WRITTEN EXERCISE
Look through the data below and say how many of its lines contain "attach", adding nothing else.

[start of RAW DATA]

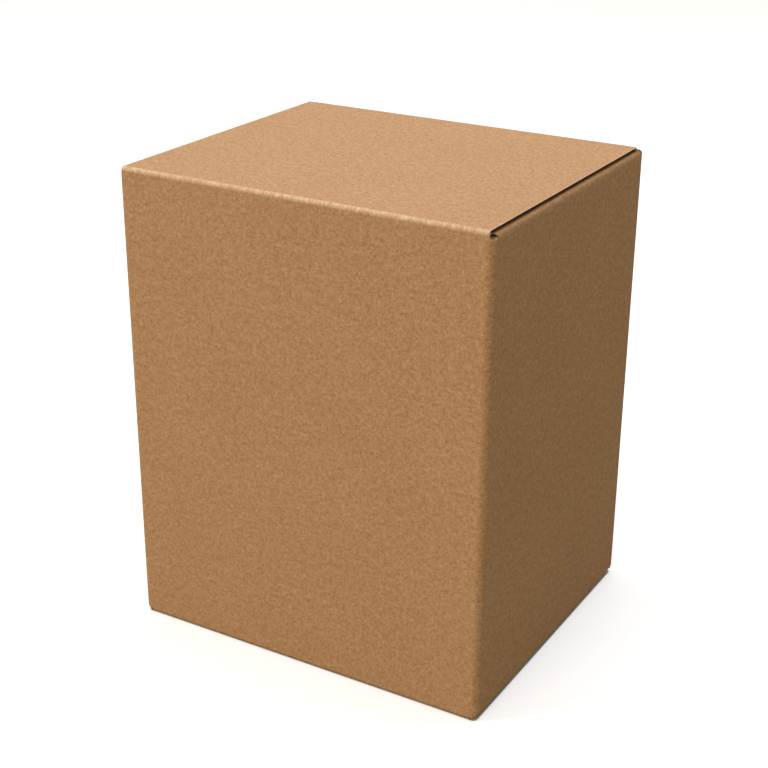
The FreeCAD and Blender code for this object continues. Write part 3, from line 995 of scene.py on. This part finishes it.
def kraft(name):
    """Brown kraft board, from its place on the flat blank."""
    material = bpy.data.materials.new(name)
    nodes = Nodes(material)
    place = nodes.add("Attribute")
    place.attribute_name = "flat"
    flat = place.outputs["Vector"]
    colour = nodes.vector_math("MULTIPLY", kraft_tone(nodes, flat), kraft_mottle(nodes, flat))
    colour = nodes.vector_math("MULTIPLY", colour, kraft_core(nodes, flat))
    bump = nodes.add("Bump")
    bump.inputs["Strength"].default_value = BUMP_STRENGTH
    bump.inputs["Distance"].default_value = BUMP_DISTANCE
    nodes.link(nodes.noise(flat, *BUMP_NOISE), bump.inputs["Height"])

    shader = nodes.tree.nodes["Principled BSDF"]
    shader.inputs["Roughness"].default_value = BOARD_ROUGHNESS
    shader.inputs["Specular IOR Level"].default_value = BOARD_SPECULAR
    nodes.link(colour, shader.inputs["Base Color"])
    nodes.link(bump.outputs["Normal"], shader.inputs["Normal"])
    return material


def pale_floor():
    """Floor that the camera sees whiter than the lamps make it, but not under the carton."""
    material = bpy.data.materials.new("pale_floor")
    nodes = Nodes(material)
    seen = nodes.add("LightPath").outputs["Is Camera Ray"]
    spot = nodes.add("NewGeometry").outputs["Position"]
    spot = nodes.vector_math("ABSOLUTE", spot)
    spot = nodes.vector_math("SUBTRACT", spot, (RIGHT - WALL_RADIUS, REAR - WALL_RADIUS, 0))
    spot = nodes.vector_math("MAXIMUM", spot, (0, 0, 0))
    away = nodes.vector_math("LENGTH", spot)
    outside = nodes.math("GREATER_THAN", away, WALL_RADIUS + GLOW_EDGE)
    glow = nodes.math("MULTIPLY", seen, outside)
    glow = nodes.math("MULTIPLY", glow, FLOOR_GLOW)

    shader = nodes.tree.nodes["Principled BSDF"]
    shader.inputs["Roughness"].default_value = FLOOR_ROUGHNESS
    shader.inputs["Specular IOR Level"].default_value = 0
    shader.inputs["Emission Color"].default_value = opaque(GLOW_COLOUR)
    nodes.link(glow, shader.inputs["Emission Strength"])
    tone = nodes.mix(seen, opaque(FLOOR_BOUNCE), opaque(FLOOR_SEEN))
    nodes.link(tone, shader.inputs["Base Color"])
    return material


def build_floor():
    half = FLOOR_HALF
    data = bpy.data.meshes.new("floor")
    corners = [(-half, -half, 0), (half, -half, 0), (half, half, 0), (-half, half, 0)]
    data.from_pydata(corners, [], [(0, 1, 2, 3)])
    data.materials.append(pale_floor())
    floor = bpy.data.objects.new("floor", data)
    bpy.context.collection.objects.link(floor)


def light_world():
    """Warm fill light. The camera, mirrors and glass see white."""
    world = bpy.data.worlds.new("studio")
    bpy.context.scene.world = world
    nodes = Nodes(world)
    nodes.tree.nodes.clear()
    fill = nodes.add("Background")
    fill.inputs["Color"].default_value = opaque(FILL_COLOUR)
    fill.inputs["Strength"].default_value = FILL_STRENGTH
    white = nodes.add("Background")
    white.inputs["Color"].default_value = (1, 1, 1, 1)
    path = nodes.add("LightPath")
    seen = nodes.math("MAXIMUM", path.outputs["Is Camera Ray"], path.outputs["Is Glossy Ray"])
    seen = nodes.math("MAXIMUM", seen, path.outputs["Is Transmission Ray"])
    mix = nodes.add("MixShader")
    nodes.link(seen, mix.inputs["Fac"])
    nodes.link(fill.outputs["Background"], mix.inputs[1])
    nodes.link(white.outputs["Background"], mix.inputs[2])
    output = nodes.add("OutputWorld")
    nodes.link(mix.outputs["Shader"], output.inputs["Surface"])


def add_lamp(name, place, size, power, colour):
    """Round soft lamp that points at the middle of the carton."""
    data = bpy.data.lights.new(name, "AREA")
    data.shape = "DISK"
    data.size = size
    data.energy = power
    data.color = colour
    lamp = bpy.data.objects.new(name, data)
    bpy.context.collection.objects.link(lamp)
    lamp.location = place
    way = Vector((0, 0, TOP / 2)) - Vector(place)
    lamp.rotation_euler = way.to_track_quat("-Z", "Y").to_euler()


def add_camera():
    back = Vector(
        (
            math.sin(AZIMUTH) * math.cos(ELEVATION),
            -math.cos(AZIMUTH) * math.cos(ELEVATION),
            math.sin(ELEVATION),
        )
    )
    right = Vector((0, 0, 1)).cross(back).normalized()
    up = back.cross(right)
    right, up = (
        right * math.cos(ROLL) + up * math.sin(ROLL),
        up * math.cos(ROLL) - right * math.sin(ROLL),
    )
    place = Vector((0, 0, TOP / 2)) + back * DISTANCE - right * CAMERA_LEFT + up * CAMERA_UP
    data = bpy.data.cameras.new("camera")
    data.sensor_width = SENSOR_WIDTH
    data.lens = FOCAL_PIXELS / IMAGE_WIDTH * SENSOR_WIDTH
    camera = bpy.data.objects.new("camera", data)
    bpy.context.collection.objects.link(camera)
    turn = Matrix((right, up, back)).transposed().to_4x4()
    camera.matrix_world = Matrix.Translation(place) @ turn
    bpy.context.scene.camera = camera


carton_blank = carton_outline()
lid_blank = lid_outline()

carton_sheet = build_sheet("carton_sheet", carton_blank, carton_lines(), fold_carton)
carton_sheet.data.materials.append(kraft("carton_kraft"))
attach(carton_sheet, "carton")
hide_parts("carton_body")

carton_flutes = build_flutes("carton_flutes", carton_blank, fold_carton)
carton_flutes.data.materials.append(carton_sheet.data.materials[0])
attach(carton_flutes, "carton")

lid_sheet = build_sheet("lid_sheet", lid_blank, lid_lines(), fold_lid)
lid_sheet.data.materials.append(kraft("lid_kraft"))
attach(lid_sheet, "lid")
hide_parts("lid")

lid_flutes = build_flutes("lid_flutes", lid_blank, fold_lid)
lid_flutes.data.materials.append(lid_sheet.data.materials[0])
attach(lid_flutes, "lid")

lid_crease = build_crease("lid_crease")
lid_crease.data.materials.append(lid_sheet.data.materials[0])
fold_middle = Vector((0, *OVER_FOLD.place(MITRE - LID_TANGENT)[0]))
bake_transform(lid_crease)

build_floor()
light_world()
for lamp in LAMPS:
    add_lamp(*lamp)
add_camera()
bpy.context.scene.view_settings.view_transform = "Standard"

[end of RAW DATA]

RESULT
4